Quote exactly the lines spanning from the top of the data below to the line that contains "return (np.hypot(y, z)", including both.

★ ★ ★ ★

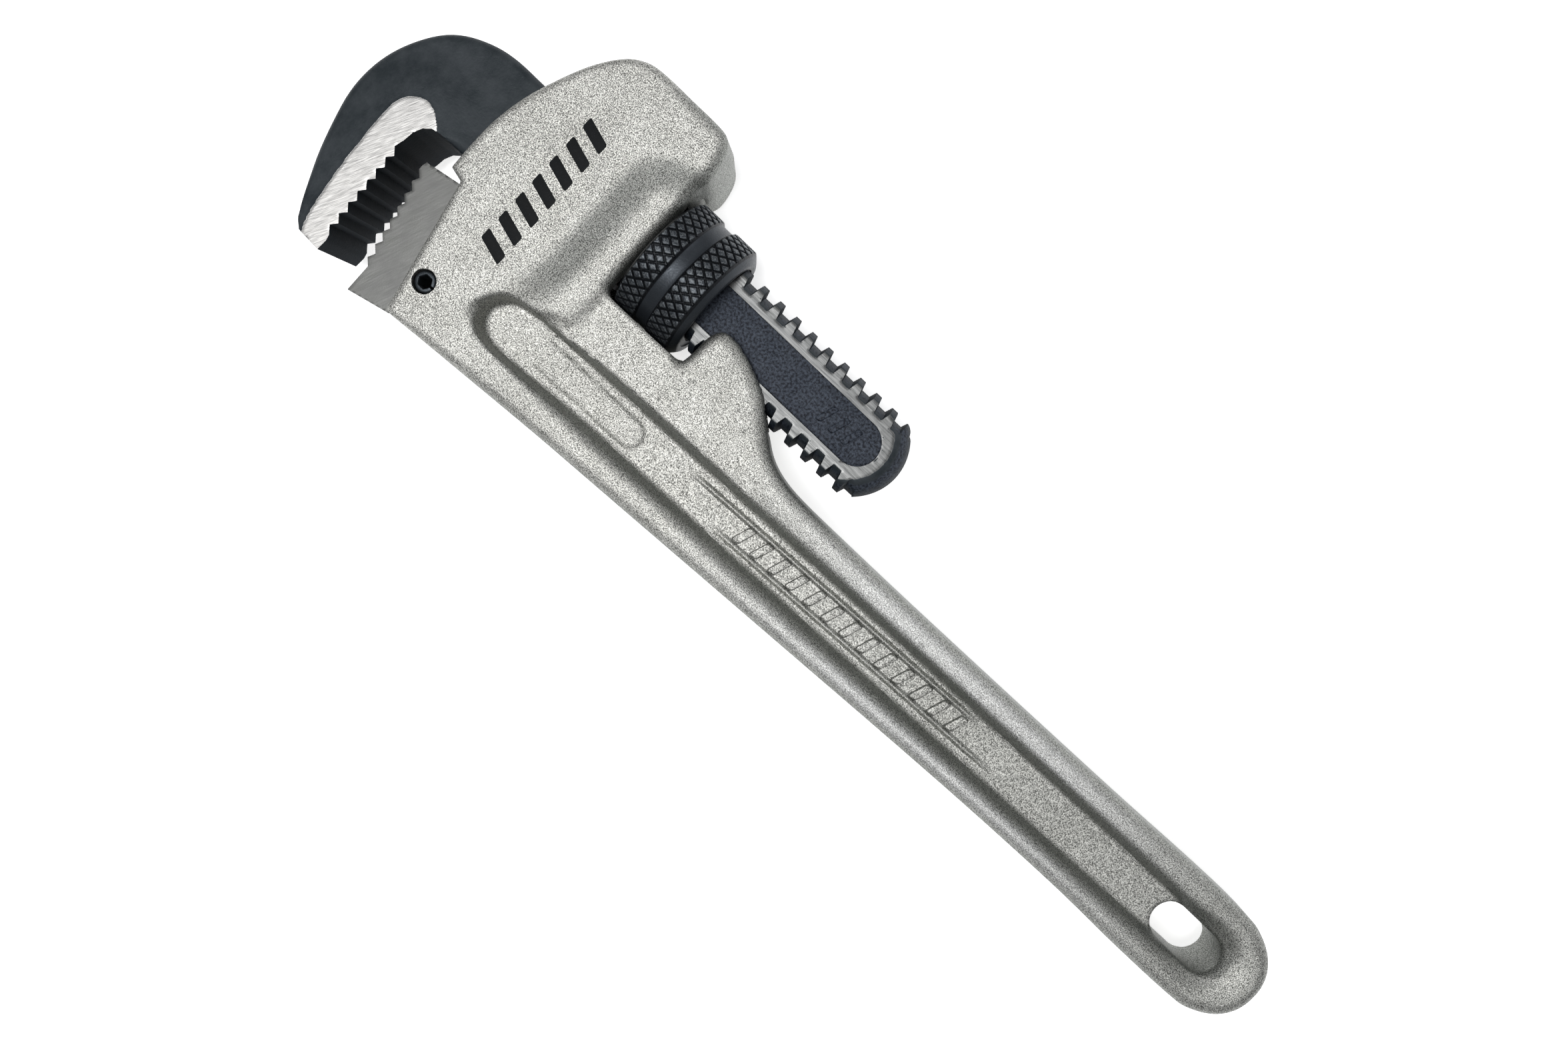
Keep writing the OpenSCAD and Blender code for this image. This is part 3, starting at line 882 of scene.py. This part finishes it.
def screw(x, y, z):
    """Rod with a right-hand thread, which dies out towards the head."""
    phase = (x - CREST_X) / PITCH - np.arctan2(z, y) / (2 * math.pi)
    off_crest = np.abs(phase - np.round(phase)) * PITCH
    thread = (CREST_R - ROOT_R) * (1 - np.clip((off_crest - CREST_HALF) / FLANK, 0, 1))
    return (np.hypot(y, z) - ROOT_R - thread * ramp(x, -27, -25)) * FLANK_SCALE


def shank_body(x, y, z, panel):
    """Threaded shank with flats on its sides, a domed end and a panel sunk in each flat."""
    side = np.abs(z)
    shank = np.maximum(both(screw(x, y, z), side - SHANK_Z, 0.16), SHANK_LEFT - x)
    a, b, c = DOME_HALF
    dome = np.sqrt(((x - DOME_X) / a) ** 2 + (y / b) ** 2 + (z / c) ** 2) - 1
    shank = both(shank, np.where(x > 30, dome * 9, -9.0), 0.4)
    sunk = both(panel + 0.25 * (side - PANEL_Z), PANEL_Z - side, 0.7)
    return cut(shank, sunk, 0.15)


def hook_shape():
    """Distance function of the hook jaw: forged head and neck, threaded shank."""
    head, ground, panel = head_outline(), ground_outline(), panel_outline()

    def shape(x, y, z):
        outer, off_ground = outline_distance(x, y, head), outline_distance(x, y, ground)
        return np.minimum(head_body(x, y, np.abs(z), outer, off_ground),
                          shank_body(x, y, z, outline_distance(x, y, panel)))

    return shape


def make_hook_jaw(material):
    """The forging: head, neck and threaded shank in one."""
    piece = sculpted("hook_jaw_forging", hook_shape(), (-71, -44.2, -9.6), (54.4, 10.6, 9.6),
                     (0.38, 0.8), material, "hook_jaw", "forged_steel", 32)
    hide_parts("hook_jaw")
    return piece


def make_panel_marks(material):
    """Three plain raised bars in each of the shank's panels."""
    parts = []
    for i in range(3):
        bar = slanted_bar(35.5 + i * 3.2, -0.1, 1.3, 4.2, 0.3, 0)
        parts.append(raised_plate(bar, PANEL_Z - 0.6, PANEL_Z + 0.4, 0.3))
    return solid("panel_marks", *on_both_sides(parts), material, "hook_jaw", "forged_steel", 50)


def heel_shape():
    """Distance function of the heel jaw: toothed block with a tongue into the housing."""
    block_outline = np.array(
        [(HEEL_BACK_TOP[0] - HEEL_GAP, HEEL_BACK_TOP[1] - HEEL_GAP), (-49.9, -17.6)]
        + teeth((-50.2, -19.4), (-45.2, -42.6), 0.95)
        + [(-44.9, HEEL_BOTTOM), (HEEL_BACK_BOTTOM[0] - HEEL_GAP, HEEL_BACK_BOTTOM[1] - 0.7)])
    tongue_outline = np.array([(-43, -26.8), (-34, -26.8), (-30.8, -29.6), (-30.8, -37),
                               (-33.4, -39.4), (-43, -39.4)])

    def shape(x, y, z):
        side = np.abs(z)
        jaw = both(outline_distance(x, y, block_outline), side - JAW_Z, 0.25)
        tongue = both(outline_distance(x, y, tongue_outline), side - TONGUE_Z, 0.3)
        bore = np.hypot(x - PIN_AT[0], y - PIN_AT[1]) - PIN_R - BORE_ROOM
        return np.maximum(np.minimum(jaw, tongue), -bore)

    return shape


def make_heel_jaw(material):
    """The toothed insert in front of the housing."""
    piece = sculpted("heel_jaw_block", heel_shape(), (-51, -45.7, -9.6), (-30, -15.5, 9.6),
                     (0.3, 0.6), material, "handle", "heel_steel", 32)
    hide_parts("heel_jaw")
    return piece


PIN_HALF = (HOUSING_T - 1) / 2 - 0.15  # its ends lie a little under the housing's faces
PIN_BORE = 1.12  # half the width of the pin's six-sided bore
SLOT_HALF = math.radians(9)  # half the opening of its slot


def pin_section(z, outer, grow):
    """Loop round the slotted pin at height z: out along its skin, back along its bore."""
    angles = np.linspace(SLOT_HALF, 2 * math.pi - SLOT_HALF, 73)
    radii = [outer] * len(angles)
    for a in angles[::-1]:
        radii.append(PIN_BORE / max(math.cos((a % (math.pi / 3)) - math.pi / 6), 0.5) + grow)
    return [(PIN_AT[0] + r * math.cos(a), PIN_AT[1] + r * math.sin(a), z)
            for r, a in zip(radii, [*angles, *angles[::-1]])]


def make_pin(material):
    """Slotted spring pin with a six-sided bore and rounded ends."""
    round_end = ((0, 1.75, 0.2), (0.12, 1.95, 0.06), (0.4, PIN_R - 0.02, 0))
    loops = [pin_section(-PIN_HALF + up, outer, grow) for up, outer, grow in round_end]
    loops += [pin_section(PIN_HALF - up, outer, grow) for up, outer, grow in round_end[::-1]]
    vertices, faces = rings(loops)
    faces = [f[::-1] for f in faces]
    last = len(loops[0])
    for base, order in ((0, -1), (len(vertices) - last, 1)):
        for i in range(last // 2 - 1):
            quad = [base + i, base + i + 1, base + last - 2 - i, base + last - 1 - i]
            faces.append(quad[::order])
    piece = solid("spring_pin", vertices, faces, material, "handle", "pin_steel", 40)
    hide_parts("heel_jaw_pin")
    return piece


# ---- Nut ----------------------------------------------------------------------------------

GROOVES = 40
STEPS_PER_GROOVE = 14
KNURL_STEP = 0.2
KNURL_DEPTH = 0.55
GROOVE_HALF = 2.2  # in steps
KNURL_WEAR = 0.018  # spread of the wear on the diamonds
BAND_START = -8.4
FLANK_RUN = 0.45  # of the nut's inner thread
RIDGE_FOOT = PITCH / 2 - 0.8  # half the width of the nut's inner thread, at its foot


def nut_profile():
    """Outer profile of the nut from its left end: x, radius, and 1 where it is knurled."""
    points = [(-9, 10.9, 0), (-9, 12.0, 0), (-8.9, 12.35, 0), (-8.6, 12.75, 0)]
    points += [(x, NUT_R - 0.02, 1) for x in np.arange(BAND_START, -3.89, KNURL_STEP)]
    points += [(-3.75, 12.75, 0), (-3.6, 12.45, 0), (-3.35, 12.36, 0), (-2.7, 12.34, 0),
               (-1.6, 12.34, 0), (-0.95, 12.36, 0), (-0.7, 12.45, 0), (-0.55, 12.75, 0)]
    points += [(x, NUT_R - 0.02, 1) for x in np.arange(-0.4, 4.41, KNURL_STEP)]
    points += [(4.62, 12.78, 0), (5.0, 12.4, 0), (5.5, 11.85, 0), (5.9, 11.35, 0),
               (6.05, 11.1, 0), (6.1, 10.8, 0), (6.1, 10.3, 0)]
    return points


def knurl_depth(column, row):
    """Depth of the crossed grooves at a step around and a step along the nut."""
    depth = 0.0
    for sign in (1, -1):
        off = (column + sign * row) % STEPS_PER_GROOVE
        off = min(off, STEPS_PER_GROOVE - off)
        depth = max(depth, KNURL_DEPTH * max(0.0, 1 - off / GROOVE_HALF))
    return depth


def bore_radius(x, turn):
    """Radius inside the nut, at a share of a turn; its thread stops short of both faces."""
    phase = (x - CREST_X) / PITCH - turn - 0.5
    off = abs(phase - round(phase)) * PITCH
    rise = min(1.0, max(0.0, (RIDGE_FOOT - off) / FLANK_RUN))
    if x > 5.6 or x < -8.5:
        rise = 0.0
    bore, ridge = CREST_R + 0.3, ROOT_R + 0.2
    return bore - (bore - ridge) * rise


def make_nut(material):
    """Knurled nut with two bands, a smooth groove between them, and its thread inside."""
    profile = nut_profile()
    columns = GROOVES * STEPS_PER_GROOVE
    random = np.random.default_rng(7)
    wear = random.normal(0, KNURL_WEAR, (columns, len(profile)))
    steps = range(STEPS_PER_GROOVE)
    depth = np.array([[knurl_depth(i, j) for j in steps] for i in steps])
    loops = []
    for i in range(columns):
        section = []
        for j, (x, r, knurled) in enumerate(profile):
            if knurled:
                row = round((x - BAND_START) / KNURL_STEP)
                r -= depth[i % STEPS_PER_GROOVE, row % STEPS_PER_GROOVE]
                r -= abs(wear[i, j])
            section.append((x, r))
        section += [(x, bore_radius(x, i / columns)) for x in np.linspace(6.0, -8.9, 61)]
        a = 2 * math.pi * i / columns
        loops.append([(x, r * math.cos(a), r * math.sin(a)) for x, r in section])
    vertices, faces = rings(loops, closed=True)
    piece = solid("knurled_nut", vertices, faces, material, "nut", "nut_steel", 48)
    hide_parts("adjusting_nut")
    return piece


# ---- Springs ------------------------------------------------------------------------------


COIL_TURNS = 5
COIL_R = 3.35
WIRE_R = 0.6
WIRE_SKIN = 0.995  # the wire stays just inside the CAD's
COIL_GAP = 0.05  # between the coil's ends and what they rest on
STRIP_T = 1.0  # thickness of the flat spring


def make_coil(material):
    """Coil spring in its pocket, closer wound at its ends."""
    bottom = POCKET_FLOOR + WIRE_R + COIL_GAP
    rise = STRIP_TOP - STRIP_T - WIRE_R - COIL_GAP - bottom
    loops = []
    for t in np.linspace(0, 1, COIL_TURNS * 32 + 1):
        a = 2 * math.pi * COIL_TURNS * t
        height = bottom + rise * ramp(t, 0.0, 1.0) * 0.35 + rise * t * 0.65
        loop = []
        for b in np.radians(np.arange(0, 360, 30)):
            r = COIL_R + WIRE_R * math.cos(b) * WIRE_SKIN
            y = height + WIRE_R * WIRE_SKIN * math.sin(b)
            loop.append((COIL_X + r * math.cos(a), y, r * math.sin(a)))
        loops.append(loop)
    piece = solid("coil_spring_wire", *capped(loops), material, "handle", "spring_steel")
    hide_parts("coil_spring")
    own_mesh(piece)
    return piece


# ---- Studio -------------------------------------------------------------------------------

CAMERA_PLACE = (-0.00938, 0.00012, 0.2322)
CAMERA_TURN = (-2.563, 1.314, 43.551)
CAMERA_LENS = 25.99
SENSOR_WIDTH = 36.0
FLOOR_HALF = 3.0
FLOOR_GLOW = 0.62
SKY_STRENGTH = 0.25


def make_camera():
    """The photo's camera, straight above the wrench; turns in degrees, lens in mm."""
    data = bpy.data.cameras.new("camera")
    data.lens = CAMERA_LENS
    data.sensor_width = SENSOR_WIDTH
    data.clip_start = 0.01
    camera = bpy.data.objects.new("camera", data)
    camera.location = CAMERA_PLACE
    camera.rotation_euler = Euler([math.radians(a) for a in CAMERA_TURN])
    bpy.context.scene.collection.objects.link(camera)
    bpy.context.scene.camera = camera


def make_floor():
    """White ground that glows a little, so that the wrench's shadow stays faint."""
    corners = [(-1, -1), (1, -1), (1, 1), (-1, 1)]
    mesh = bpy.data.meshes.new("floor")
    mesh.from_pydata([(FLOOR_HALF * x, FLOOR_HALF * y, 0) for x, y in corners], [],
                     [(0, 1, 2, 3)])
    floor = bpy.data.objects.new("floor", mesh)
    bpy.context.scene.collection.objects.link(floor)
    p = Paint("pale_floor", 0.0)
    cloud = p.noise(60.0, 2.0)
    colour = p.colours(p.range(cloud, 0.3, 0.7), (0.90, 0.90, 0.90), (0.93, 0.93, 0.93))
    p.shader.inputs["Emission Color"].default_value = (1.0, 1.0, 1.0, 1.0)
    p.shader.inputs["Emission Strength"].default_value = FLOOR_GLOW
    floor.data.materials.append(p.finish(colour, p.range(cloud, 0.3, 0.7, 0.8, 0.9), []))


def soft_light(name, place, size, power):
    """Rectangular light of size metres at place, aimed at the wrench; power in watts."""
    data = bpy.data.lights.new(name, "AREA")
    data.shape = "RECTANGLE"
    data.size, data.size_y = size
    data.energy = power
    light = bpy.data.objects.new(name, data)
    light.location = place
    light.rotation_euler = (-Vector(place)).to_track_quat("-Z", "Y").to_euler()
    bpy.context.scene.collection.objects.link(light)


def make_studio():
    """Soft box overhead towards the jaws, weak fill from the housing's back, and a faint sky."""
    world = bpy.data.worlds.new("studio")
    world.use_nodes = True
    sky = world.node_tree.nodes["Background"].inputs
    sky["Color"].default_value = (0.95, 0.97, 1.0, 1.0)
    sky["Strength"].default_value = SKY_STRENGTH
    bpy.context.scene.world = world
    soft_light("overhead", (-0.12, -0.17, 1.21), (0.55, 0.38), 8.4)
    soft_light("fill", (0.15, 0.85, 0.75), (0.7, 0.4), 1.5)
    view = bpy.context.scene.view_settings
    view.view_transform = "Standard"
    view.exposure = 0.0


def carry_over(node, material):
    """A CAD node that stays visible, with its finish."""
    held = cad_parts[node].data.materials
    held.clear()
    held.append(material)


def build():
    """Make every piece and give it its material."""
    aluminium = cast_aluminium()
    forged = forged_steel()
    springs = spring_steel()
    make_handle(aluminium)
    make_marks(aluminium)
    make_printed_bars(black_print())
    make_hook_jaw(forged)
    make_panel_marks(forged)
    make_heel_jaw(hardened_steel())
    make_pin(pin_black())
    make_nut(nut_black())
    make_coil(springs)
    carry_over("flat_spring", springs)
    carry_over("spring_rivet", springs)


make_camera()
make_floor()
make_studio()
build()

★ ★ ★ ★

# REPLY TO THE TASK
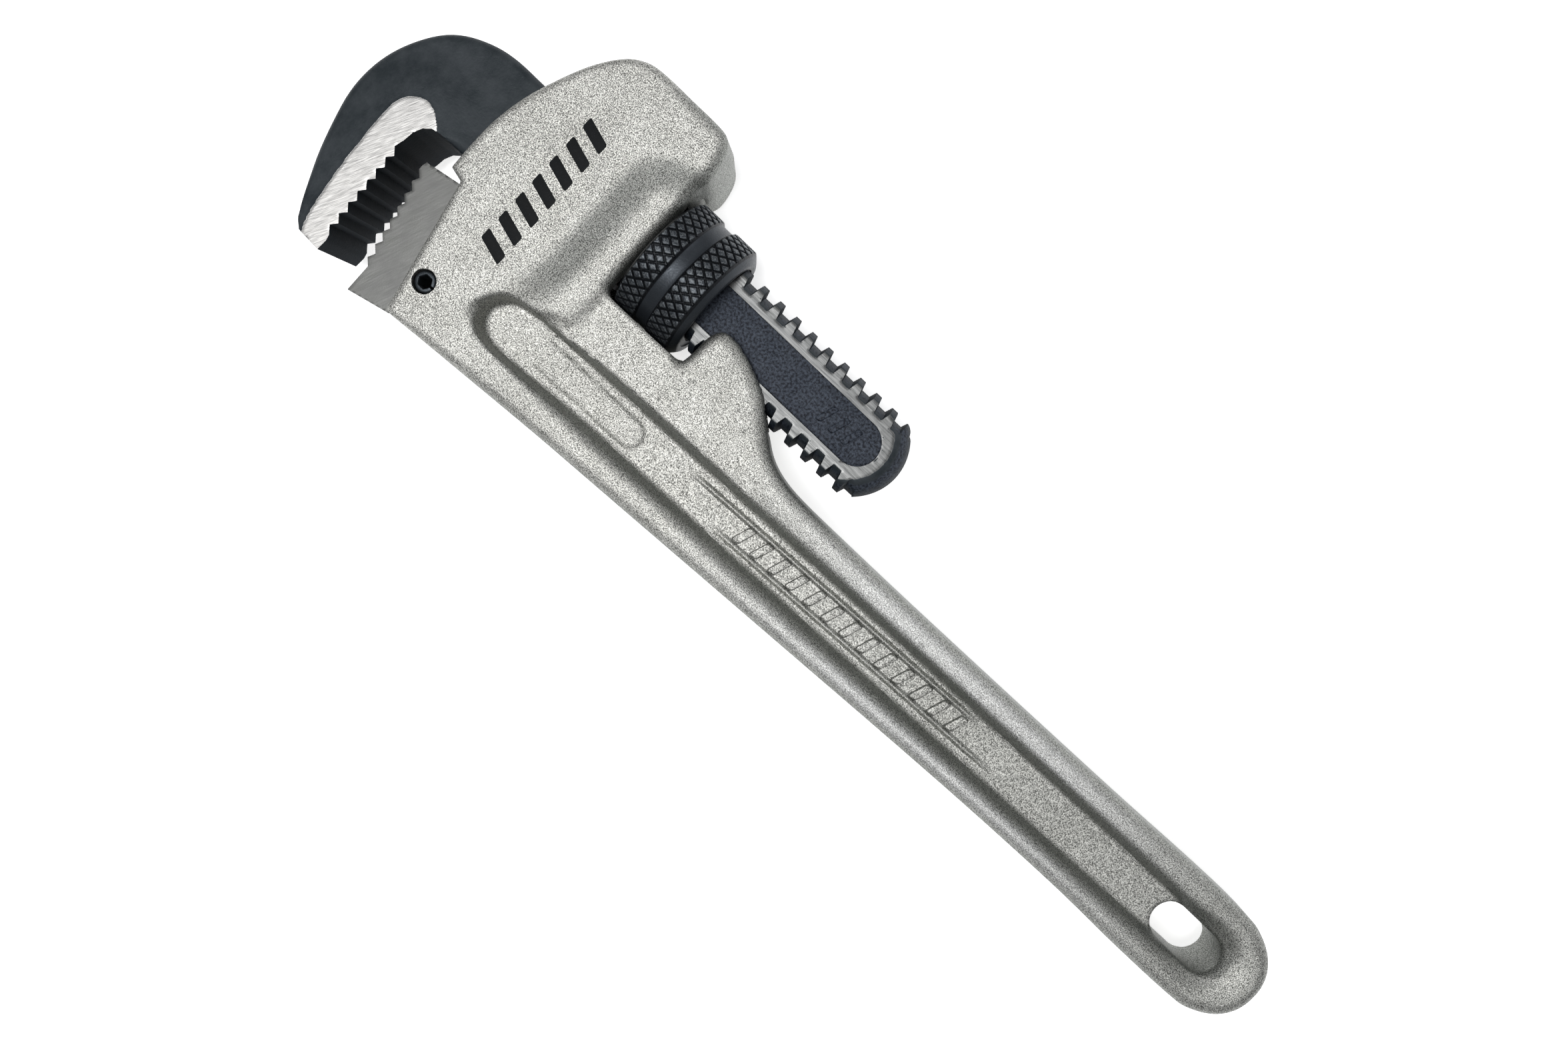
Keep writing the OpenSCAD and Blender code for this image. This is part 3, starting at line 882 of scene.py. This part finishes it.
def screw(x, y, z):
    """Rod with a right-hand thread, which dies out towards the head."""
    phase = (x - CREST_X) / PITCH - np.arctan2(z, y) / (2 * math.pi)
    off_crest = np.abs(phase - np.round(phase)) * PITCH
    thread = (CREST_R - ROOT_R) * (1 - np.clip((off_crest - CREST_HALF) / FLANK, 0, 1))
    return (np.hypot(y, z) - ROOT_R - thread * ramp(x, -27, -25)) * FLANK_SCALE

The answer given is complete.